#### [Stated goal]
Your task is to repeat only the lines from the one with "obj.data.transform(world)" through the one with "MARGIN_STEPS = 6", exactly as they stand, both ends included.
* BEGIN Information provided *
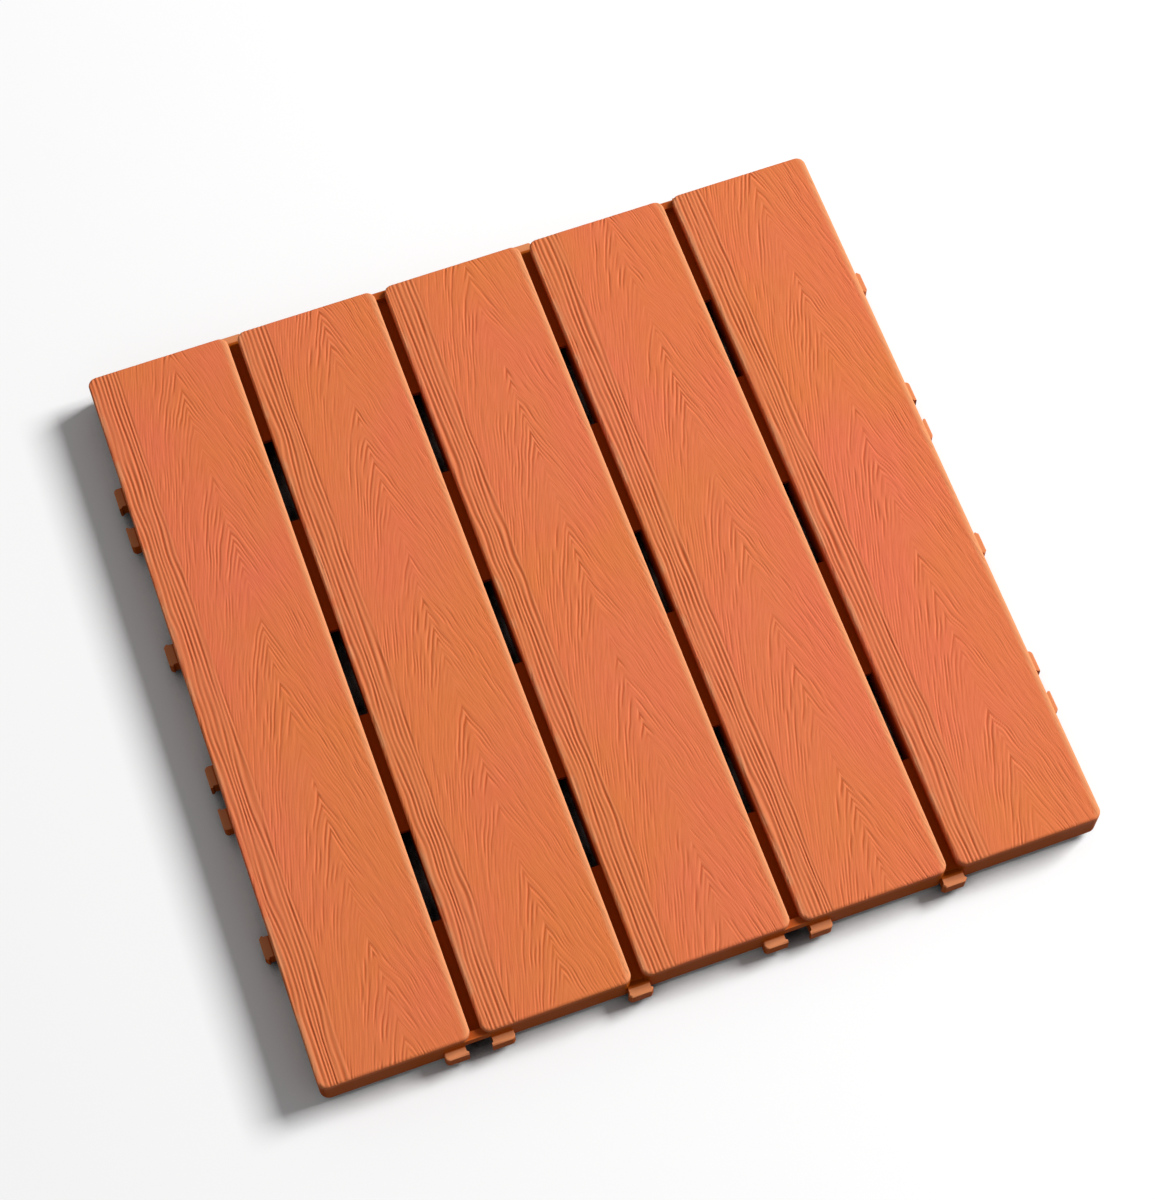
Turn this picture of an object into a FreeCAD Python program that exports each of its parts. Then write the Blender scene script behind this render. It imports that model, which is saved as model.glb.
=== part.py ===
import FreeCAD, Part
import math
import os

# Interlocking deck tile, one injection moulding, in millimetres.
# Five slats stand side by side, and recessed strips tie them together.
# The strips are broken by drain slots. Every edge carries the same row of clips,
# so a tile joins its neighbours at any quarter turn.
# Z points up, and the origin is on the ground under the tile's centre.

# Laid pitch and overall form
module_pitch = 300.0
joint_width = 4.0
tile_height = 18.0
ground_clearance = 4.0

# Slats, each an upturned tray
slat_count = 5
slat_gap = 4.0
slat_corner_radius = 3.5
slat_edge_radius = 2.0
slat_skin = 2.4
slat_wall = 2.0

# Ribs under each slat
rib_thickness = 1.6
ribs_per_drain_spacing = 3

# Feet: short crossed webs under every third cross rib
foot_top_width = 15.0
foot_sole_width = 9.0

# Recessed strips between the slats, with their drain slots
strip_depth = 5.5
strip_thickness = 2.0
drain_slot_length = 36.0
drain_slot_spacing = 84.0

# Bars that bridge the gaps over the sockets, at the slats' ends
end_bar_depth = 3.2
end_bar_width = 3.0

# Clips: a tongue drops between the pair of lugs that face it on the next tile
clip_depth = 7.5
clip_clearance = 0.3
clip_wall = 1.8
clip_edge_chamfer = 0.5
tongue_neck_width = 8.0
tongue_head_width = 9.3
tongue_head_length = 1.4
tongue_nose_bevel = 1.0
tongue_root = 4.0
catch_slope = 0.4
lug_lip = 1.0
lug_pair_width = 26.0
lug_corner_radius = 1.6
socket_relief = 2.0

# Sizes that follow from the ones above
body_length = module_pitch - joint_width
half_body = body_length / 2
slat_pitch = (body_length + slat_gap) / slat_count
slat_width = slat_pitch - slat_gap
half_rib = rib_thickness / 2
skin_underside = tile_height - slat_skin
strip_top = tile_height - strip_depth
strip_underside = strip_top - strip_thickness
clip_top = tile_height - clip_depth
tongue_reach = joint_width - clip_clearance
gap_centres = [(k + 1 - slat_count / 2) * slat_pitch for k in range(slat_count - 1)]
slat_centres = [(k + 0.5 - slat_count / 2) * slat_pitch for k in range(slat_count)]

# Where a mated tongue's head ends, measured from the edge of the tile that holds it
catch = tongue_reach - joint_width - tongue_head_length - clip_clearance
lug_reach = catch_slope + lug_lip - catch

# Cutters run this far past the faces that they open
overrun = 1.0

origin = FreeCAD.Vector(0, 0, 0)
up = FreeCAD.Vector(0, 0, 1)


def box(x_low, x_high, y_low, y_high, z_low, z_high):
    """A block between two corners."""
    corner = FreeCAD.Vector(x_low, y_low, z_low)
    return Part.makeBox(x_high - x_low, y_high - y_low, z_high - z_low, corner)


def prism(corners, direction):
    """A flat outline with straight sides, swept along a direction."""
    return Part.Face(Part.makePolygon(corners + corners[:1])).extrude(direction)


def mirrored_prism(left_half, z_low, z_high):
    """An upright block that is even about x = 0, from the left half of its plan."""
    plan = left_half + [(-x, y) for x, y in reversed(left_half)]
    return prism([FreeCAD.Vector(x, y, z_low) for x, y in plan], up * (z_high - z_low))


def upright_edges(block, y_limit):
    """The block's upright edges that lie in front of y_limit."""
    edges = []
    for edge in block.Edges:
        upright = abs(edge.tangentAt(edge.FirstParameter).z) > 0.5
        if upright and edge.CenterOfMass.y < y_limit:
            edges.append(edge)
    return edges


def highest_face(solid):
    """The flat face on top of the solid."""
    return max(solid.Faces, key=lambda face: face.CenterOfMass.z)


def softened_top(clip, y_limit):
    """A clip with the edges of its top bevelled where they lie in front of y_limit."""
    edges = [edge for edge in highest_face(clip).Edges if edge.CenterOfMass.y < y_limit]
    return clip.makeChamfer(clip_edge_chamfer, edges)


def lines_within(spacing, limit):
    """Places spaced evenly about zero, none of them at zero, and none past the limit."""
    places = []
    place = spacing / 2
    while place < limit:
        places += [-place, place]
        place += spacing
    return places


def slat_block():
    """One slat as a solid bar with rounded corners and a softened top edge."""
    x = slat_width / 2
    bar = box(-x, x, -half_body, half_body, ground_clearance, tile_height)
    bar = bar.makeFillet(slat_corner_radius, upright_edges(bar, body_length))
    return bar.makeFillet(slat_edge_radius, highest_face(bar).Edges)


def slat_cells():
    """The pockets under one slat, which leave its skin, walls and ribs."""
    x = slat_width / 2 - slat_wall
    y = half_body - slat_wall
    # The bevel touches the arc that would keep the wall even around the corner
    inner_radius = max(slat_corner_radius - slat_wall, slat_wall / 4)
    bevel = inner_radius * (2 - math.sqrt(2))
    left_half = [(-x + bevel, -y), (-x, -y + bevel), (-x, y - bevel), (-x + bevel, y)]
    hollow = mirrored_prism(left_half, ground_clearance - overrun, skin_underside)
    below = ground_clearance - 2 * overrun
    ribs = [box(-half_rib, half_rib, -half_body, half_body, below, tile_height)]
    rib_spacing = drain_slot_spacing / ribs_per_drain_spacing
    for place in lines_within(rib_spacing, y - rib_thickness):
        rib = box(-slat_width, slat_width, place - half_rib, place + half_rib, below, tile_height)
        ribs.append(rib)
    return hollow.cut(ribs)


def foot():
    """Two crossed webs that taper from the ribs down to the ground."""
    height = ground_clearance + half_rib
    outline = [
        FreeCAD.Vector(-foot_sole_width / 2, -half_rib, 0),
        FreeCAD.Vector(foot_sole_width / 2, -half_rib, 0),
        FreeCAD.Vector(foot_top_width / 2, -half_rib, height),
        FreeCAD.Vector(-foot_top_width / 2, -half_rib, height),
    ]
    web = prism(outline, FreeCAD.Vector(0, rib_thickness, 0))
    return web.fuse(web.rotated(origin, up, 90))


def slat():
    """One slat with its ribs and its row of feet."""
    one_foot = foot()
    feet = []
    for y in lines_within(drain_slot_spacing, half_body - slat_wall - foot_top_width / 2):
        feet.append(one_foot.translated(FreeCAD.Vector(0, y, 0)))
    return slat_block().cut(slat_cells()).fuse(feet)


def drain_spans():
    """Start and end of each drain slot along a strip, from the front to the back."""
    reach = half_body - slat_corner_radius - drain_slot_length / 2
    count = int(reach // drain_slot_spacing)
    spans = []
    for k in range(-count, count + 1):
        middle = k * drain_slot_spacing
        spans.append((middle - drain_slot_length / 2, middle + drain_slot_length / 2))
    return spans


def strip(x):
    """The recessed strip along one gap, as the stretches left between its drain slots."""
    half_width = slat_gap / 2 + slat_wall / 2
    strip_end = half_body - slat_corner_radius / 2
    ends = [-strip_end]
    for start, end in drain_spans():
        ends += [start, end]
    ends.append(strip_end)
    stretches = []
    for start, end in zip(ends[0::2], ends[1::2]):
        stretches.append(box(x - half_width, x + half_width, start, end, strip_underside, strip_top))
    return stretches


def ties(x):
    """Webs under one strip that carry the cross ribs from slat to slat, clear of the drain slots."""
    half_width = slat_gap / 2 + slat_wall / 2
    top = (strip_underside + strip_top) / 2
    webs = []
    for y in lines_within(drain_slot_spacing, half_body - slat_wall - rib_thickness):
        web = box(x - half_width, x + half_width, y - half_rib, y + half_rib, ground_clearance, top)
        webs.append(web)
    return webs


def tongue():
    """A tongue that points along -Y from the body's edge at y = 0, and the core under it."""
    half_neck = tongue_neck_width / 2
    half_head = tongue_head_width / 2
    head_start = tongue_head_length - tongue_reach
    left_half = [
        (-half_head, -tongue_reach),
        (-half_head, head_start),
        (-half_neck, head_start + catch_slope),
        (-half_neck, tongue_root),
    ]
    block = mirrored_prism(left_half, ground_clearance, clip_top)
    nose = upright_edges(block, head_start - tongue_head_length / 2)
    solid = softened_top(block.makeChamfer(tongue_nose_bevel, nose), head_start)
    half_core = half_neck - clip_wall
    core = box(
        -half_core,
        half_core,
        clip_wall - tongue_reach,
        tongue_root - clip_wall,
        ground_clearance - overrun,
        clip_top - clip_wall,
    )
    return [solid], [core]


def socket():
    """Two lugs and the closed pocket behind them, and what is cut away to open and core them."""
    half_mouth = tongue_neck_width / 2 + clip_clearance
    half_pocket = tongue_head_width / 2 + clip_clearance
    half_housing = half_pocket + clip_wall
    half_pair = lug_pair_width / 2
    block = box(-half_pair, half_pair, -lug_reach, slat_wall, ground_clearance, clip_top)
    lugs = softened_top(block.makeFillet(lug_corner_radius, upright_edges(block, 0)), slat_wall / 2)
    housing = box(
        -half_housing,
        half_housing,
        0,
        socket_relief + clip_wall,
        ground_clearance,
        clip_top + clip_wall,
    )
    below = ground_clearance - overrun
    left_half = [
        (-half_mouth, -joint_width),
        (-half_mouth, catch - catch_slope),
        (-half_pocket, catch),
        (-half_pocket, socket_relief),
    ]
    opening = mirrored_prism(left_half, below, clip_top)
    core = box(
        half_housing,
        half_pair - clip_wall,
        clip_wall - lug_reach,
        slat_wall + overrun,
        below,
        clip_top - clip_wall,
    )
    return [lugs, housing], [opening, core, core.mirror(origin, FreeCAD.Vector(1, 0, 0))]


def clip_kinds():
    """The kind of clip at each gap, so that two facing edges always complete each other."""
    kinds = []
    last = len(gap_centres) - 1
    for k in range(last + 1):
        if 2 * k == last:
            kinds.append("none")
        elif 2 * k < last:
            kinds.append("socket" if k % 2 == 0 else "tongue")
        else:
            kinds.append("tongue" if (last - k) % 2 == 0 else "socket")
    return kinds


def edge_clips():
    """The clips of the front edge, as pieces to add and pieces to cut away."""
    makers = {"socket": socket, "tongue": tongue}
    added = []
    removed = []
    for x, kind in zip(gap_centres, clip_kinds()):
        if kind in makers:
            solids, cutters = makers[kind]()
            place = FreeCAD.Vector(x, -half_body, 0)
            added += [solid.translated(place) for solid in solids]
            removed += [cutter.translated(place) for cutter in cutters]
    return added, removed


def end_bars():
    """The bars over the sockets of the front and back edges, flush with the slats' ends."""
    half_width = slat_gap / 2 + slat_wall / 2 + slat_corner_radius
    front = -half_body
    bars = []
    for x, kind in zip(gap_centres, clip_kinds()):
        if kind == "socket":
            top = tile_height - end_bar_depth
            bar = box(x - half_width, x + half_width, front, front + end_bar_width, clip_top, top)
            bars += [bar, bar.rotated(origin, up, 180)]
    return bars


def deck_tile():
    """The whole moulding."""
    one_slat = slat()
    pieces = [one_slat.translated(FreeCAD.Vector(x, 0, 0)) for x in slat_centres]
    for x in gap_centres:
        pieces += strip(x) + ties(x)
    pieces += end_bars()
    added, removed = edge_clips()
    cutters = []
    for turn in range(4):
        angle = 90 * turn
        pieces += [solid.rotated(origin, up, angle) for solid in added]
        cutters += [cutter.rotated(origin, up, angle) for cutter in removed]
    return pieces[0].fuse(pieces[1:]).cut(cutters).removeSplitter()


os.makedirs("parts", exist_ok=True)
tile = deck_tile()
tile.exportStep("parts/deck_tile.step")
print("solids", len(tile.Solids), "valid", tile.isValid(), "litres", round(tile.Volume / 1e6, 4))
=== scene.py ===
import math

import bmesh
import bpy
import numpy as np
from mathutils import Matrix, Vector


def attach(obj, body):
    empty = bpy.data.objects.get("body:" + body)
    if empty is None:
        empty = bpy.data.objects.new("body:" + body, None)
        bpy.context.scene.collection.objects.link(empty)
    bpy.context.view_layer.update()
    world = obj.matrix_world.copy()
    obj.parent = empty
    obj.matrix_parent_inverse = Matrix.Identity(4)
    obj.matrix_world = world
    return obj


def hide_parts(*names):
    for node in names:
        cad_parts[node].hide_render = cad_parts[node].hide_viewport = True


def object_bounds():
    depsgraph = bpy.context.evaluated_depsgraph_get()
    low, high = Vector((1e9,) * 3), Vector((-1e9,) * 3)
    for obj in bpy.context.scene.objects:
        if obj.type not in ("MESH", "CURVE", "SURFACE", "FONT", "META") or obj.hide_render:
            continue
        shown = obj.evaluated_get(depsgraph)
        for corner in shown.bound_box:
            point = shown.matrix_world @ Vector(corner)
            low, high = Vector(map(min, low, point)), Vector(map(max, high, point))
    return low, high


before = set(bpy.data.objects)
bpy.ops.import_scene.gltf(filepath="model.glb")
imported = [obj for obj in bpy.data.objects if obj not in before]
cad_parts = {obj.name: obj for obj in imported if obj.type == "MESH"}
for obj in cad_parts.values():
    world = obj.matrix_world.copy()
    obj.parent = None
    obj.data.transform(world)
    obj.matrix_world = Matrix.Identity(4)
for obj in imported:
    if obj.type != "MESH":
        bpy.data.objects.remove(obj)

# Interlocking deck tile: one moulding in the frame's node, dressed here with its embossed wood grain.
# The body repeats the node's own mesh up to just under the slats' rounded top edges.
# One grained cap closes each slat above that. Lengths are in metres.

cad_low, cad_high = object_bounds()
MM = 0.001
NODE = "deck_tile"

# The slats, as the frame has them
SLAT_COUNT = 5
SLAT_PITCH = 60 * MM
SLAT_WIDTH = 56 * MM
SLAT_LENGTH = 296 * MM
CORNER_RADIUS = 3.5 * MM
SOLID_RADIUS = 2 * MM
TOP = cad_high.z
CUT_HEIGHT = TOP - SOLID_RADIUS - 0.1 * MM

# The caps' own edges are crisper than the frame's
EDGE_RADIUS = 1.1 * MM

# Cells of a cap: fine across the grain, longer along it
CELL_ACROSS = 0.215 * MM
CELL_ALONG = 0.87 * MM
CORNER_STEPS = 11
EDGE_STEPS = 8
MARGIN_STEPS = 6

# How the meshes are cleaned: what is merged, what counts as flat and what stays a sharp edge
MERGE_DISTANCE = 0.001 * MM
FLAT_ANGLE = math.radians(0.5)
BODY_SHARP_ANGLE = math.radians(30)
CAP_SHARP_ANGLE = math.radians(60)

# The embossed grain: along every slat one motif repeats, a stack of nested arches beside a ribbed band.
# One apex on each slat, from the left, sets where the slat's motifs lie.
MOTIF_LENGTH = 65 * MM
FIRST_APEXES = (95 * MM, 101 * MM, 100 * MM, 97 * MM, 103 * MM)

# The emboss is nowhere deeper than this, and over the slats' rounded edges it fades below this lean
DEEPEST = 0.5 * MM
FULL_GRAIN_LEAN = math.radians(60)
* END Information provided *
#### [Output]
    obj.data.transform(world)
    obj.matrix_world = Matrix.Identity(4)
for obj in imported:
    if obj.type != "MESH":
        bpy.data.objects.remove(obj)

# Interlocking deck tile: one moulding in the frame's node, dressed here with its embossed wood grain.
# The body repeats the node's own mesh up to just under the slats' rounded top edges.
# One grained cap closes each slat above that. Lengths are in metres.

cad_low, cad_high = object_bounds()
MM = 0.001
NODE = "deck_tile"

# The slats, as the frame has them
SLAT_COUNT = 5
SLAT_PITCH = 60 * MM
SLAT_WIDTH = 56 * MM
SLAT_LENGTH = 296 * MM
CORNER_RADIUS = 3.5 * MM
SOLID_RADIUS = 2 * MM
TOP = cad_high.z
CUT_HEIGHT = TOP - SOLID_RADIUS - 0.1 * MM

# The caps' own edges are crisper than the frame's
EDGE_RADIUS = 1.1 * MM

# Cells of a cap: fine across the grain, longer along it
CELL_ACROSS = 0.215 * MM
CELL_ALONG = 0.87 * MM
CORNER_STEPS = 11
EDGE_STEPS = 8
MARGIN_STEPS = 6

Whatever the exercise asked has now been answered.